The chances of meeting a tiger, elephant or leopard are very low, but tiny animals make nature wonderful too, and it is fun to observe; as we are near a lake, there are lots of dragonflies, and they are very aesthetic, (picture 1).
Looking at the light playing in the bougainvillea is a nice activity too (picture 2), but there must be sun, so best is early morning for that , as in February, the clouds accumulate quickly against the mountains. Morning is also the best time to see butterflies like this one on picture 3. The dragonfly of picture 4seems quite common around Lake Toba, but I do not know about this colourful but very shy bird (picture 5).
I spent some time looking at the animals, plants and flowers; this “tip” is just an introduction to the travelogues.
Who did not dream of a “heavenly” life on an island, in warm climate, eating coconuts and bananas, working just what is necessary, making love all day, taking care of kids, fishing, sleeping. . . . peace, peace, peace. . . . Hah!

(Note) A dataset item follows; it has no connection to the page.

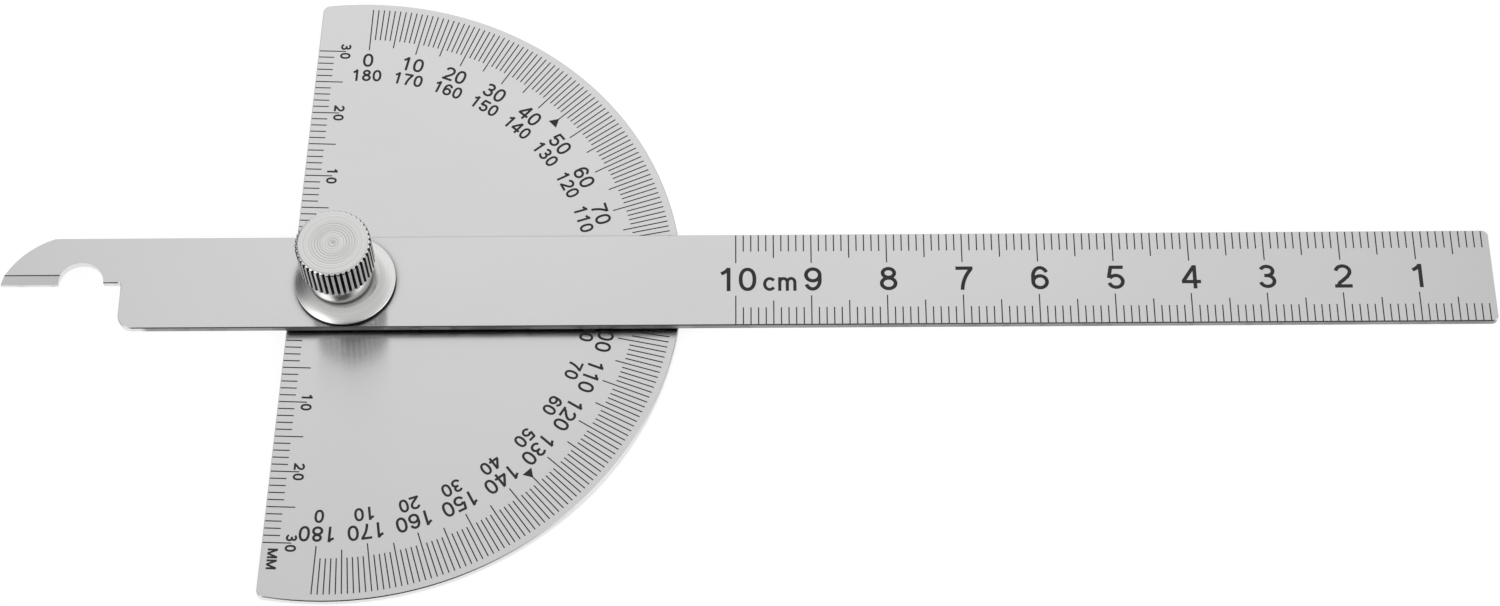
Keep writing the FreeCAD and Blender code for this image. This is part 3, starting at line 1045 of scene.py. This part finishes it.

That is only dram and not exactly realistic; Bougainville and Cook who were fascinated by life in Polynesia or Hawaii, knew real life could not be that! Ah of course, here the water is a lake, but the principle is the same. So, I dreamed and looked a bit at local life, and I found it peaceful, quiet, just appealing, it was difficult to come back on earth sometimes. . . . . Imagine, transporting coconuts in your canoe (first picture) and laughing loud at beauty of life. . . . , (and remembering old funny songs like : Coconut Woman; well, OK, not exactly Indonesian. . . :))), catching some fish to bring back for dinner for the family (picture 2). . . . I would like that. . . for some time! When going out on the lake, you need to protect from the sun (picture 3).
I would like to go out late evening (picture 4), and when the sun sets, feel lost and alone in the world (picture 5).
The pillars of this house (picture 1) represent lizards above human heads, as you can see on picture 2, where a woman is sitting in typical pose; this is on the right side of the house, on the left side is a man (picture 3); below are painted heads. I do not know what that means, what is behind these décor; we have seen the gables of houses with the head of the snake, the breast on the facades of houses, here, lizards (crocodiles?). Cosmological order is here, religious symbols, and avoiding to write stupidities, I only keep admiring the carvings, paints, all the symbols, and dream a bit, try to figure out for myself what that could mean and do some research in books about the Batak.
You can see the lizards almost everywhere, like here (picture 4) in Tuktuk, at the entrance of a tourist resort, or on shrines you find in the countryside, like here, (picture 5), in the hills above Tomok.